• **Direction**
Quote exactly, and only, the lines from the one with "for item in" down to the one with "SQUARE_ON = 0.9", both included.

Stored records
--

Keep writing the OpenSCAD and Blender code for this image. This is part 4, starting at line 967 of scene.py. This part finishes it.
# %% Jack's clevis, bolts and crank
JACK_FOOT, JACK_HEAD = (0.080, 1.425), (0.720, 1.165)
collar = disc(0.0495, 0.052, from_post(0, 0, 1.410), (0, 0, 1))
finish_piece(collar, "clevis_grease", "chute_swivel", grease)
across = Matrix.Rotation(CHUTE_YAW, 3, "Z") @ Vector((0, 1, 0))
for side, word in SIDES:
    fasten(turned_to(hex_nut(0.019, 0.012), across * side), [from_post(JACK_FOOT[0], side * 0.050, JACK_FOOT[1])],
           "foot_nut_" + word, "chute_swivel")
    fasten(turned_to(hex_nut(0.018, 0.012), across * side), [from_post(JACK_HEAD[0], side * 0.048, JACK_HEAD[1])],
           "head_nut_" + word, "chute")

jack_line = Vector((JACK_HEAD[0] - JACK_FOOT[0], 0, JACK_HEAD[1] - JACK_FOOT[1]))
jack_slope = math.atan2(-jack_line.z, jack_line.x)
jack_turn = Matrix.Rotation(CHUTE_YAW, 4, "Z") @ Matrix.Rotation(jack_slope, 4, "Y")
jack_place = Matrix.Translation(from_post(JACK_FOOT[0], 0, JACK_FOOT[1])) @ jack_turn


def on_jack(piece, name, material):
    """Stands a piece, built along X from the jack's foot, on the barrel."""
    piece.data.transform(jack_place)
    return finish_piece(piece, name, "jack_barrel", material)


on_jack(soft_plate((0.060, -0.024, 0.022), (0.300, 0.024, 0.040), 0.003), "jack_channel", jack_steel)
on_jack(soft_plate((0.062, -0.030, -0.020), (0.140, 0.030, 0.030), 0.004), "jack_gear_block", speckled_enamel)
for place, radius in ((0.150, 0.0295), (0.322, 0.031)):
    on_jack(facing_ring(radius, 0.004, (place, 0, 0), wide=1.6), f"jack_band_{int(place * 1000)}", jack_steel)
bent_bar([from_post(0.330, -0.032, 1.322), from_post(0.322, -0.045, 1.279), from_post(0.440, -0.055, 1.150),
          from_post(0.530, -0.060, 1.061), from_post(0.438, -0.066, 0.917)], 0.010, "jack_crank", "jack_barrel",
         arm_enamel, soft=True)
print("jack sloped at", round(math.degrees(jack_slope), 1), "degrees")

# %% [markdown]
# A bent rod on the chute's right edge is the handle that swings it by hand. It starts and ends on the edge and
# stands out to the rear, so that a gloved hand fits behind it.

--

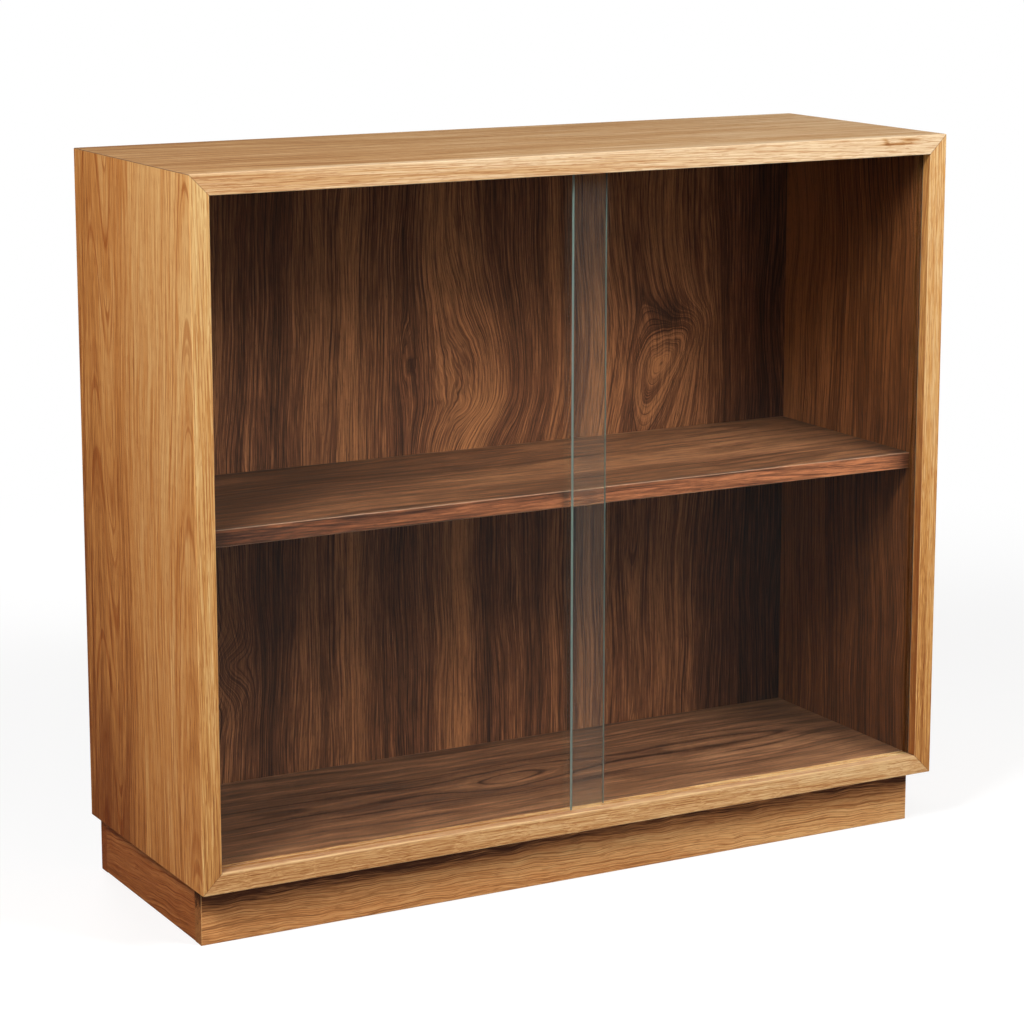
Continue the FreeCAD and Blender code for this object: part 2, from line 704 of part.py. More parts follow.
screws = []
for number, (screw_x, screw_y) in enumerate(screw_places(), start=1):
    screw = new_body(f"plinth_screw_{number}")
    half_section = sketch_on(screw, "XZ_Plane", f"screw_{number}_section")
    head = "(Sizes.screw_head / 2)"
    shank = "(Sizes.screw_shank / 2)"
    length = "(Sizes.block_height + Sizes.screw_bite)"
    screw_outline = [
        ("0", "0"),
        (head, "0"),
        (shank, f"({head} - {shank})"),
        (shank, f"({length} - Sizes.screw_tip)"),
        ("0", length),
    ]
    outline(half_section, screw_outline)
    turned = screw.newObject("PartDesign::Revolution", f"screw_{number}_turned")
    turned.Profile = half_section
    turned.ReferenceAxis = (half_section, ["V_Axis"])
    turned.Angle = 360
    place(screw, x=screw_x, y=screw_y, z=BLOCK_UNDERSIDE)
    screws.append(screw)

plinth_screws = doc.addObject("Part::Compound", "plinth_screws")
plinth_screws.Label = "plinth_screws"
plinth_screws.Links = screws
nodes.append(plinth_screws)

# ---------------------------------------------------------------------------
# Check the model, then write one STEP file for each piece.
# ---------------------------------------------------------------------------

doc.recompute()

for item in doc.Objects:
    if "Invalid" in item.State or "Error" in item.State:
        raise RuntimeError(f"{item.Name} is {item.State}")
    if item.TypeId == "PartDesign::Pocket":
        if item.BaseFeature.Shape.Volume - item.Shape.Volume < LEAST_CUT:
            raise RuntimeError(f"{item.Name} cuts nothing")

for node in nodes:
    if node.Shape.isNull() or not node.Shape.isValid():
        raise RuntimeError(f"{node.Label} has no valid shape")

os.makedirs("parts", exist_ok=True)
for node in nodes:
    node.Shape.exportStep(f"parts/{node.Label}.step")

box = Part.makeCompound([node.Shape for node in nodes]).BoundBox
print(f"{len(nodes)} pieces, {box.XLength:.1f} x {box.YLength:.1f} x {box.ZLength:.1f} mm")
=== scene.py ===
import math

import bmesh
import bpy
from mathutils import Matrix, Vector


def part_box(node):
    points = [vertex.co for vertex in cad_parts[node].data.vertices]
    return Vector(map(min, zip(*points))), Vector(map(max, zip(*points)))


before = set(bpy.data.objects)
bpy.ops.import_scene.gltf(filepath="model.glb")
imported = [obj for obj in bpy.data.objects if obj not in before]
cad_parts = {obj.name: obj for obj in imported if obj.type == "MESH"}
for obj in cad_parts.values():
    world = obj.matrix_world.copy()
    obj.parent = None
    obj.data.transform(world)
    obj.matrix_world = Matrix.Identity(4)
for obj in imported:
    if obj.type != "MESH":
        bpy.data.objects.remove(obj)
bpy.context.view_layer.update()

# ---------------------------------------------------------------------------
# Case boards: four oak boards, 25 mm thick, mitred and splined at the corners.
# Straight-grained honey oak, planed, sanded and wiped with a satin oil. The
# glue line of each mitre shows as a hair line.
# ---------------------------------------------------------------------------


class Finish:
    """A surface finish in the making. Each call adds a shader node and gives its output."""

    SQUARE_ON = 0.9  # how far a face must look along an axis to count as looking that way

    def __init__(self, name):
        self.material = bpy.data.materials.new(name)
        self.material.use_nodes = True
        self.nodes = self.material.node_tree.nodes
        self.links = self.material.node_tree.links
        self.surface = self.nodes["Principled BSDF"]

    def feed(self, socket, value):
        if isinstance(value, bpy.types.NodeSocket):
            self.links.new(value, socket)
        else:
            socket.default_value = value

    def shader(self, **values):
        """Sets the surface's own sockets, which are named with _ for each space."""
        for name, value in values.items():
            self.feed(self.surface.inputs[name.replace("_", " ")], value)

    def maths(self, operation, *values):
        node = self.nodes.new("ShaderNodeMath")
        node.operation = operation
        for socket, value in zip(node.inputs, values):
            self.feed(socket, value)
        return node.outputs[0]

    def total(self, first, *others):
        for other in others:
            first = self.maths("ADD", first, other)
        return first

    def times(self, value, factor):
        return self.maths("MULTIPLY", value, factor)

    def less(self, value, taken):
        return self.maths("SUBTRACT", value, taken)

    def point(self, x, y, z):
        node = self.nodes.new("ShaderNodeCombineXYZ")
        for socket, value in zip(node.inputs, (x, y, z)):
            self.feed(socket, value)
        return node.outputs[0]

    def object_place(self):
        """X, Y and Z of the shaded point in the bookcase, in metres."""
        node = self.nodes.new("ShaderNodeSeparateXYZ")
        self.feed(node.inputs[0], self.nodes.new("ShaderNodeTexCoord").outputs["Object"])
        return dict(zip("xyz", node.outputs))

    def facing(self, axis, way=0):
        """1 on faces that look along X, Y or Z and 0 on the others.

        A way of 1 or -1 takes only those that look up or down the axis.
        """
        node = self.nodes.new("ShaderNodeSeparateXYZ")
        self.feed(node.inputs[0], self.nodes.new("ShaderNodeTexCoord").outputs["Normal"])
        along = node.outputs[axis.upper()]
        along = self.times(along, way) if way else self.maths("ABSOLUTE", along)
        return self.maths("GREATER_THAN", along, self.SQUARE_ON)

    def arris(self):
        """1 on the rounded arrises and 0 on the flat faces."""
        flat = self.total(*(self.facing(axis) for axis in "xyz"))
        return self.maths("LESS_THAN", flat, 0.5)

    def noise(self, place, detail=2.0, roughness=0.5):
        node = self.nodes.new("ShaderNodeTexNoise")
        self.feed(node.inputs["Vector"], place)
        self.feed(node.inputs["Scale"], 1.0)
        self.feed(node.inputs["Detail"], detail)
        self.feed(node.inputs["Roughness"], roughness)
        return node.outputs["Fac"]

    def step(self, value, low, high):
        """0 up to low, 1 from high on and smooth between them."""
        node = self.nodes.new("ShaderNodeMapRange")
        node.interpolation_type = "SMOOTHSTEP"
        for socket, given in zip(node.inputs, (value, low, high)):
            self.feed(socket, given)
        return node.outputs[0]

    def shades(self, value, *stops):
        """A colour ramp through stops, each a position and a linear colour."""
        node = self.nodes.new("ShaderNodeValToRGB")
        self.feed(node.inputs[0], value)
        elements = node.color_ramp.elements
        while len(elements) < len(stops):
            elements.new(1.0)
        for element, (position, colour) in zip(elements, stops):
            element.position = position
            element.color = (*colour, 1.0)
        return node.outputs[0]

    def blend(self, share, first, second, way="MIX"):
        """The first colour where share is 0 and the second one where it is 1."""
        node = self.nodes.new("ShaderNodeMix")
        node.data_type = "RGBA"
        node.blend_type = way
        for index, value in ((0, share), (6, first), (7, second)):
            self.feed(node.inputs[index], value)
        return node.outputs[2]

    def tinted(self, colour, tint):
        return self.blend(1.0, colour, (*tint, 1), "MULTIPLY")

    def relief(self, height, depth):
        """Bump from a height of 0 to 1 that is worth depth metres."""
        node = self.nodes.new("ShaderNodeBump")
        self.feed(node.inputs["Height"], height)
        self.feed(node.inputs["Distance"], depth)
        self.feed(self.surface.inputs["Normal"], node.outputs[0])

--

• **The output**
for item in doc.Objects:
    if "Invalid" in item.State or "Error" in item.State:
        raise RuntimeError(f"{item.Name} is {item.State}")
    if item.TypeId == "PartDesign::Pocket":
        if item.BaseFeature.Shape.Volume - item.Shape.Volume < LEAST_CUT:
            raise RuntimeError(f"{item.Name} cuts nothing")

for node in nodes:
    if node.Shape.isNull() or not node.Shape.isValid():
        raise RuntimeError(f"{node.Label} has no valid shape")

os.makedirs("parts", exist_ok=True)
for node in nodes:
    node.Shape.exportStep(f"parts/{node.Label}.step")

box = Part.makeCompound([node.Shape for node in nodes]).BoundBox
print(f"{len(nodes)} pieces, {box.XLength:.1f} x {box.YLength:.1f} x {box.ZLength:.1f} mm")
=== scene.py ===
import math

import bmesh
import bpy
from mathutils import Matrix, Vector


def part_box(node):
    points = [vertex.co for vertex in cad_parts[node].data.vertices]
    return Vector(map(min, zip(*points))), Vector(map(max, zip(*points)))


before = set(bpy.data.objects)
bpy.ops.import_scene.gltf(filepath="model.glb")
imported = [obj for obj in bpy.data.objects if obj not in before]
cad_parts = {obj.name: obj for obj in imported if obj.type == "MESH"}
for obj in cad_parts.values():
    world = obj.matrix_world.copy()
    obj.parent = None
    obj.data.transform(world)
    obj.matrix_world = Matrix.Identity(4)
for obj in imported:
    if obj.type != "MESH":
        bpy.data.objects.remove(obj)
bpy.context.view_layer.update()

# ---------------------------------------------------------------------------
# Case boards: four oak boards, 25 mm thick, mitred and splined at the corners.
# Straight-grained honey oak, planed, sanded and wiped with a satin oil. The
# glue line of each mitre shows as a hair line.
# ---------------------------------------------------------------------------


class Finish:
    """A surface finish in the making. Each call adds a shader node and gives its output."""

    SQUARE_ON = 0.9  # how far a face must look along an axis to count as looking that way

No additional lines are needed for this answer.